On the morning of January 24th, we met the guide who would take us on our road trip down to Cuenca. He was called Lincoln (his father named his sons after US Presidents; pity his brother Wilson), he spoke excellent English, and he was an amazing source of information on all things Ecuadorian. While we had been expecting a bus trip shared with at least a few other travelers, it turned out we were his only clients, and so we got to pick his brain at length.
Mount Cotopaxi is the second highest peak in Ecuador, at 19,347 feet. It's also an active volcano and was at code yellow on the day of our visit (later that week it would start producing ash.) While it remained well-behaved for our visit, the weather did not. As we ascended into the lower reaches of the park, clouds rolled in, obscuring the magnificent heights, and it started to drizzle. Temps also started dropping, and by the time we reached the upper parking lot at about fifteen thousand feet, it was in the high thirties with a strong breeze on the Beaufort scale, two hundred foot visibility and driving ice. Raine and I had our puffy coats on under rain gear, but we were both chilled within minutes of getting out and couldn't see anything anyway (except other vans containing huddled German tourists and three possibly insane mountain bikers.) We reluctantly called it a day.

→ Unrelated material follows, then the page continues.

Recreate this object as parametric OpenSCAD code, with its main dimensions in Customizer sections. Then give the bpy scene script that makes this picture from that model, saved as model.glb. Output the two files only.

On the way back down, however, we stopped at a mountain lake. The ice had returned to drizzle, the high winds had abated, and conditions were now survivable if not optimal. Hoping for the best, we started what turned out to be a five mile hike around the lake, and boy, were we rewarded. Birds of all kinds, wild horses, amazing alpine vegetation (Lincoln knew all the plants and their medicinal uses, which were fascinating. The reeds were full of Andean teal ducks; the shallows echoes to the cries of local frogs, and we took a ridiculous number of pics (see below.) Cold and tired but very happy, we got dropped off at the first of what turned out to be a series of excellent hotels for the night and crashed. The hotel fed us enormous breakfasts (also excellent) the following morning-- and then we hit the road again.